When the filter condition is filled in A2, the channel in A3 will filter out and fetch the records that do not meet the conditions, and the cursor in A4 will filter out the records that meet the conditions, then in A5, the cursor will be traversed to write the records that meet the conditions to a new file, at last, A6 can take out the channel results. In this case, we assume there are few records that do not meet the conditions, and the memory is capable of storing such records.

However, this method still needs to calculate this condition twice (records that meet and do not meet the condition to be calculated separately). SPL provides a method directly in its select() function, which can take out the records that do not meet the condition concurrently, but such records can only be written to another file in the format of bin file.

A
1 =file(“data.txt”).cursor@t()
2
3 =A1.select(${A2};file(“error.btx”))
4 >file(“result.btx”).export@b(A3)

Similarly, it is also possible to split the big data table into multiple groups. For example, the order records will be spitted into multiple files by region for distribution purpose, in this case, the channel can also be used. However, the number of channels needs be predetermined in the code. We should know how many channels are needed in advance, and it cannot temporarily generate a new channel in the process of grouping.

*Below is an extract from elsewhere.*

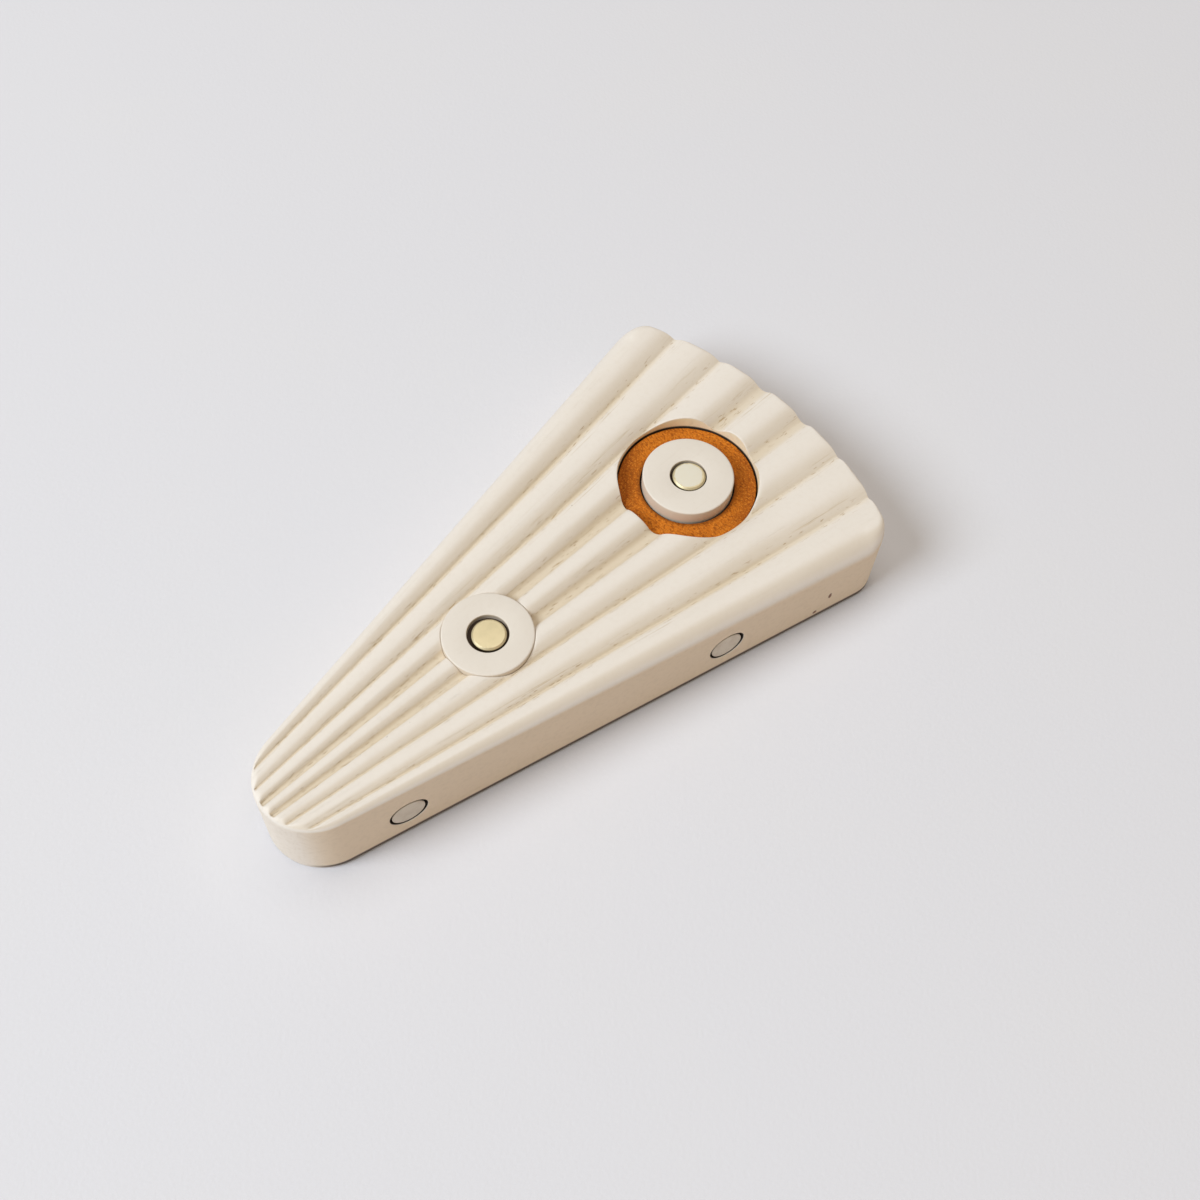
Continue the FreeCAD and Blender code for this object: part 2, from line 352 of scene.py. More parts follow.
def painted_wood(colours):
    shader = Shader("painted_wood")
    place = shader.place()
    facing = shader.node("ShaderNodeNewGeometry", output="Normal")
    facing_up = shader.axis(facing, "Z")
    facing_left = shader.axis(facing, "Y")
    wall = facing_up.step(0.45, 0.10)
    side_wall = facing_left.absolute().step(0.50, 0.92)
    share = painted_attribute(shader, "flute_share")
    hole_shade = painted_attribute(shader, "hole_shade")
    streaks = wood_streaks(shader)
    cloud = shader.noise(shader.placed(scale=(40, 90, 90)), 1.0, 3.0)
    fine_cloud = shader.noise(place, 900.0, 3.0)
    dashes = shader.noise(fan_place(shader, 420, 1900, 900), 1.0, 2.0, 0.6).step(0.60, 0.72)

    # Painted shade: the flutes get warmer and darker down into their valleys, and darker on the flanks that
    # face right. Grain shows through on the flanks, and ragged dashes lie in the valleys
    valley_shade = share.step(0.50, 1.05) * (0.60 + cloud * 0.5)
    colour = shader.mix(valley_shade * 0.85, tuple(colours.paint), tuple(colours.valley))
    # Painted shade on the flanks that face right, away from the light
    right_flank_shade = facing_left.step(-0.08, -0.45) * facing_up.step(0.50, 0.80)
    colour = shader.mix(right_flank_shade * (0.22 + cloud * 0.2), colour, (0.62, 0.51, 0.35))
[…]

To solve this problem, SPL attaches a function that can split and write-to-files when performing serial number group on the cursor. For example, the following code divides the orders into 12 months (take months as example due to its characteristics of easy serialization, and in other cases, you can do serialization yourself).

A
1 =file(“orders.txt”).cursor@t()
2 =12.(file(“order”/~/“.btx”))
3 =A1.groupn(month(dt);A2)
4 =A1.skip()

The groupn()function in A3 is a delayed cursor, which merely records the action, and will be actually calculated during cursor traversal. We should prepare a corresponding number of file objects (A2) in advance. Similar to select(), groupn() can only write data to bin files.